Amid the formality of early TV, “Tonight” was a breath of fresh air. The show began with Allen noodling at the piano, playing some of his compositions and commenting wittily on events of the day. He moved to a desk, chatted with guests, taking part in sketches, doing zany man-in-the street interviews. 

Allen’s popularity led NBC in 1956 to schedule “The Steve Allen Show” on Sunday evenings opposite “The Ed Sullivan Show” on CBS. 

A variation of “Tonight,” the primetime show was notable for its “Man in the Street Interview” featuring new comics Louis Nye (“Hi-ho, Steverino”), Don Knotts, Tom Poston, Pat Harrington and Bill Dana.

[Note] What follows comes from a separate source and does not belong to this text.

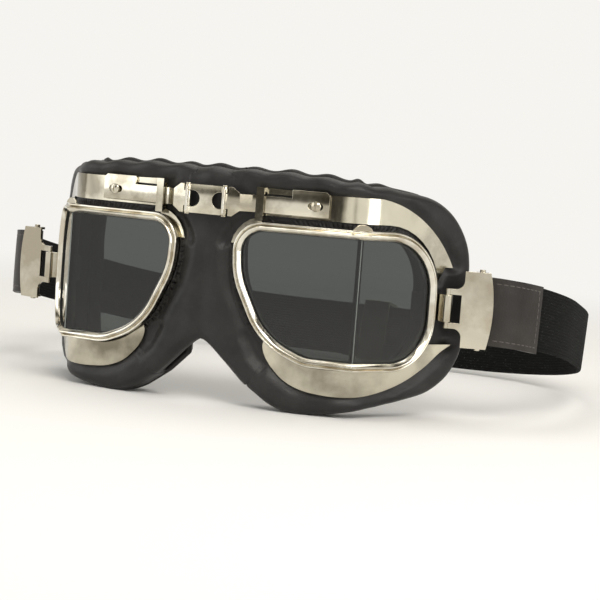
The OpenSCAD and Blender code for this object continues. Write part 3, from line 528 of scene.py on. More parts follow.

The show lasted through 1961, airing the last year on ABC. 

Allen cut back his “Tonight’ duties to three nights a week when the primetime show started. He left even that in 1956. He was replaced for a season by Ernie Kovacs, then NBC tried a new format in 1957, “Tonight! America after Dark.” It failed, and “Tonight” resumed with Jack Paar, followed by Johnny Carson in 1962 and Jay Leno in 1992. 

Over the years, Allen remained busy with concerts and with appearances in movies and TV series, often with his wife. Her sister, the late Audrey Meadows, played Alice in Jackie Gleason’s “The Honeymooners.” 

A self-styled advocate of “radical middle-of-the-roadism,” Allen often spoke out on political matters such as capital punishment, nuclear policy and freedom of expression. 

He joined with the Parents Television Council, a nonprofit, conservative group based in Los Angeles, to speak out against TV content in a series of ads. In a speech last year, he said shows such as “Jenny Jones” have “taken television to the garbage dump.” 

Allen was proudest of his 1976-79 PBS series “Meeting of Minds.” He moderated a panel of actors impersonating historic figures such as Galileo, Cleopatra (played by Jayne Meadows) and Attila the Hun, who explained their diverse philosophies. 

Besides his wife and children, Allen is survived by 11 grandchildren and three great-grandchildren. 

In addition to private services, which had yet to be planned, the family intends to organize a service at which Allen’s friends in the industry can share stories about him, his son Bill said.